The University of Scranton was represented at the annual Association of Catholic Colleges and Universities (ACCU) seminar in Rome, Italy, titled “U.S. Catholic Higher Education in a Global Context.” For Harry Dammer, Ph.D., professor and chair of Sociology/Criminal Justice Department, the highlight of the trip was a tour of the rooms of St. Ignatius, where the Jesuit founder wrote and revised the Constitutions of the Society of Jesus – the fundamental document that defines the shape of Jesuit life. “Standing in the room where he lived and died was an experience I will never forget,” said Dr. Dammer.
Several faculty members from the Department of Theology/Religious Studies visited many important Biblical sites for the first time. During their eight-day trip, the group took in Bethlehem, Nazareth, the Via Dolorosa, the Galilee, the Jordan River, the Golan Heights and Masada, among others. “Through funding by Judaic Studies Institute, the trip enabled our faculty to better understand what they teach and broaden the horizons of their students,” said Marc B. Shapiro, Ph.D., Weinberg Chair of Judaic Studies at The University.
Joining Dr. Shapiro were assistant professors Patrick M. Clark, Ph.D.; Will T. Cohen, Ph.D.; Bradley C. Gregory, Ph.D.; Christian S. Krokus, Ph.D.; Nathan Lefler, Ph.D.; and Cyrus P. Olsen III, Ph.D.; and adjunct professor Glen Poggi Johnson.

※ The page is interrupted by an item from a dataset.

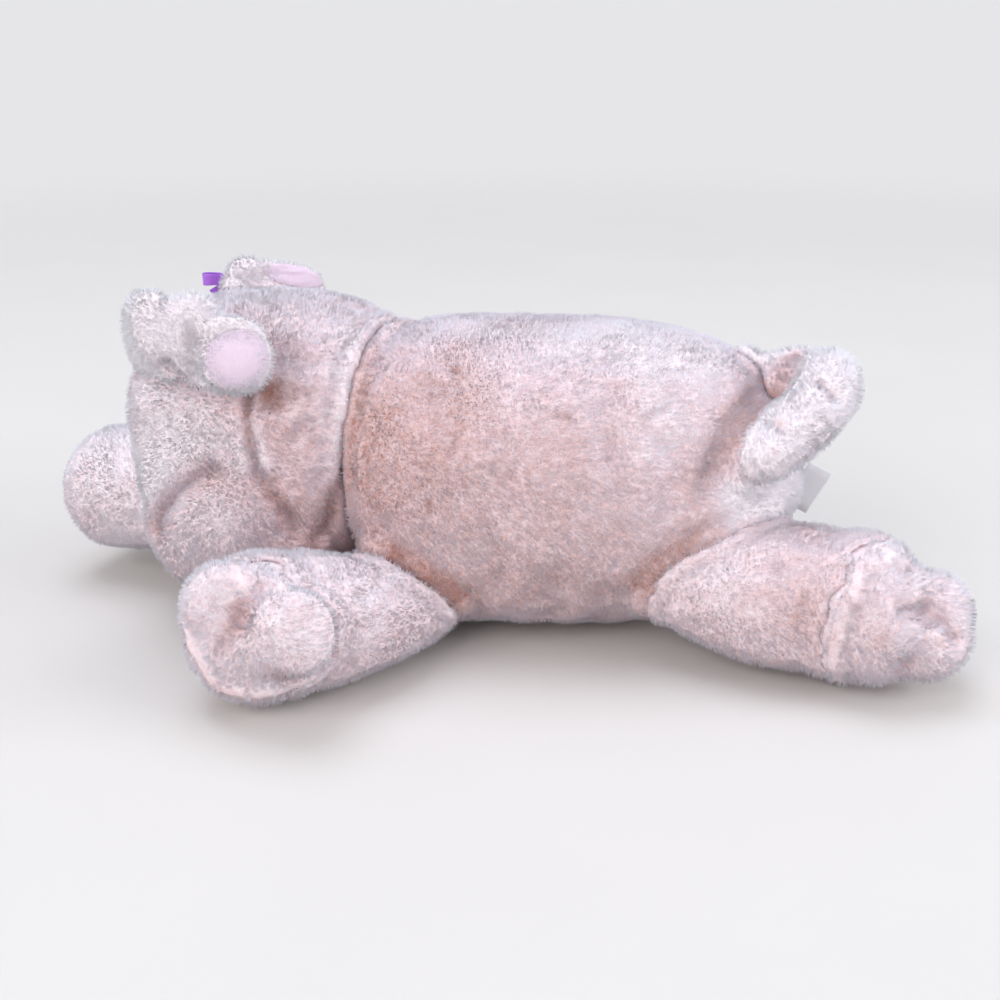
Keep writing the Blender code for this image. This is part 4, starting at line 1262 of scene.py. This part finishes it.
@dataclass
class Ribbon:
    """One strip of ribbon that takes the place, direction and size of a CAD piece."""

    node: str
    body: str
    form: RibbonForm
    thickness: float = 0.4 * MM

    def frame_of(self) -> tuple[Rows, Rows, Rows]:
        """Finds the CAD piece's middle, its main directions and its half sizes.

        Returns:
            The middle, three unit rows from longest to shortest, and three lengths.
        """
        places, _, _ = read_skin(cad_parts[self.node])
        middle = (places.min(axis=0) + places.max(axis=0)) / 2
        _, _, rows = np.linalg.svd(places - places.mean(axis=0), full_matrices=False)
        if self.form is RibbonForm.FOLD:
            rows = rows[[1, 0, 2]] if abs(rows[1][0]) > abs(rows[0][0]) else rows
            rows[0] *= -np.sign(rows[0][0])
        rows[2] = np.cross(rows[0], rows[1])
        spread = (places - middle) @ rows.T
        return middle + ((spread.max(axis=0) + spread.min(axis=0)) / 2) @ rows, rows, np.ptp(spread, axis=0) / 2

    def strip(self) -> tuple[Rows, Rows]:
        """Draws the ribbon's run seen from its edge, and its half width along the run.

        Returns:
            Points along the longest and shortest directions as shares, and width shares.
        """
        t = np.linspace(0, 1, 33)
        if self.form is RibbonForm.LOOP:
            turn = math.tau * t
            return np.stack([-np.cos(turn), 0.9 * np.sin(turn) * (0.35 + 0.65 * np.sin(turn / 2))], 1), (
                0.55 + 0.45 * np.sin(turn / 2))
        if self.form is RibbonForm.WRAP:
            turn = math.tau * t
            return np.stack([0.8 * np.cos(turn), 0.85 * np.sin(turn)], 1), 0.9 + 0.1 * np.cos(3 * turn)
        if self.form is RibbonForm.FOLD:
            turn = np.clip((t - 0.46) / 0.08, 0, 1) * math.pi
            run = 1 - 1.5 * np.minimum(np.clip(t / 0.46, 0, 1), np.clip((1 - t) / 0.46, 0, 1))
            return np.stack([run, 0.55 * np.cos(turn)], 1), np.ones(33)
        return np.stack([2 * t - 1, 0.5 * np.sin(math.tau * t)], 1), 0.7 + 0.3 * t

    def build(self, satin: Material) -> Object:
        """Makes the strip from a grid, thickens it and softens its edges.

        Args:
            satin: the ribbon's material.

        Returns:
            The finished ribbon.
        """
        middle, rows, half = self.frame_of()
        deselect()
        bpy.ops.mesh.primitive_grid_add(x_subdivisions=32, y_subdivisions=6, size=2.0)
        obj = bpy.context.object
        obj.name = f"{self.node}_cloth"
        flat, _, _ = read_skin(obj)
        run, wide = self.strip()
        at = np.clip((flat[:, 0] + 1) / 2 * 32, 0, 32)
        along = np.interp(at, np.arange(33), run[:, 0])
        off = np.interp(at, np.arange(33), run[:, 1])
        reach = np.interp(at, np.arange(33), wide) * flat[:, 1]
        room = np.maximum(half - self.thickness, 0.2 * MM)
        places = middle + (along * room[0])[:, None] * rows[0] + (reach * room[1])[:, None] * rows[1] + (
            off * room[2])[:, None] * rows[2]
        write_places(obj, places)
        modify(obj, "SOLIDIFY", thickness=self.thickness, offset=0.0)
        modify(obj, "BEVEL", width=self.thickness * 0.25, segments=1)
        bpy.ops.object.shade_smooth()
        obj.data.materials.append(satin)
        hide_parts(self.node)
        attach(obj, self.body)
        LOG.info("%s: %d faces", obj.name, len(obj.data.polygons))
        return obj


LEGS = ("front_left_leg_cover", "front_right_leg_cover", "hind_left_leg_cover", "hind_right_leg_cover")
TRICOT_TONES = ((0.0, "#DCC9DA"), (0.5, "#E6DAEA"), (1.0, "#F0ECF6"))
NEAR_LINING = (237.0, 359.0, 33.0, 30.0)
FAR_LINING = (297.0, 275.0, 31.0, 12.0)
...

Dr. Krokus puts the value of the excursion in concrete terms. “While walking through the Valley of the Shadow of Death, I had a visceral ominous feeling due directly to its geography,” he said. “These are living places, not museums, and we are very appreciative of the unusual opportunity we had. The fact that a Jewish rabbi at our Catholic university arranged for Christian theologians to visit Israel is an example of interreligious friendship and dedication to excellence in education.”
Perhaps that final thought from Dr. Krokus speaks to the heart of what distinguishes Scranton’s students, our faculty and our institution.
At The University of Scranton, collaboration and learning never take a vacation.